Difference between C(5,i)/C(20,3) and (C(5,i)*C(20-5,3-i))/C(20,3)

[s0ft]

The question goes this way:
Five men in a group of 20 are graduates. If three men are chosen out of 20 at random, what is the probability of at least one being graduates?
This can be done by adding the probabilities for exactly 1 graduate being included in the group, exactly 2 and exactly 3 like this :
P = P(1) + P(2) + P(3)
= C(5,1)*C(15,2)/C(20,3) + C(5,2)*C(15,1)/C(20,3) + C(5,3)*C(15,0)/C(20,3)
Now, the numerators of these terms give the total number of favourable cases for P(1), P(2) and P(3). But if I only put the primary criterion i.e. number of graduates to be chosen from total i.e. C(5,1), C(5,2) and C(5,3) and remove the multiplicative terms for non graduates combinations i.e. C(15,2), C(15,1) and C(15,0) what would the probability now give?
At first, I couldn't figure that I had to account for all possible favourable cases for each term and I did exactly what I wrote above. I put only the C(5,1) and so on without any thoughts for the second part, C(15,2)... After I found something was wrong, I managed to get to the right solution. But the question in the above paragraph arose.

 

[tiny-tim]

hi s0ft!

Five men in a group of 20 are graduates.
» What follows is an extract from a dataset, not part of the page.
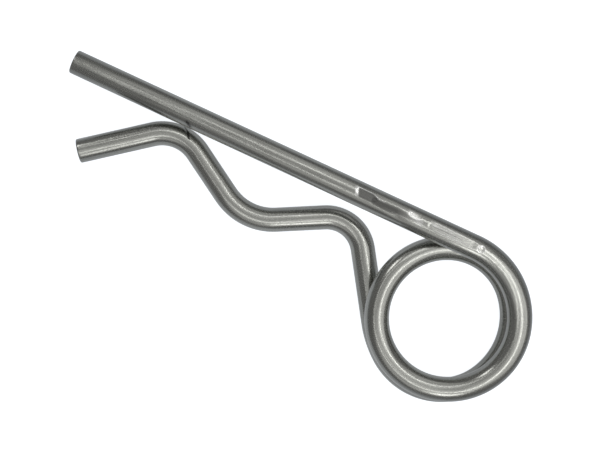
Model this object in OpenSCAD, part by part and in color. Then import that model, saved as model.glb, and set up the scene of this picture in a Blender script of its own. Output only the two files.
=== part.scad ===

If three men are chosen out of 20 at random, what is the probability of at least one being graduates?
…
But if I only put the primary criterion i.e. number of graduates to be chosen from total i.e. C(5,1), C(5,2) and C(5,3) and remove the multiplicative terms for non graduates combinations i.e. C(15,2), C(15,1) and C(15,0) what would the probability now give?

nothing that has anything to do with the given question

(btw, it would have been a lot quicker to find the probability of no graduates, and then subtract from 1 )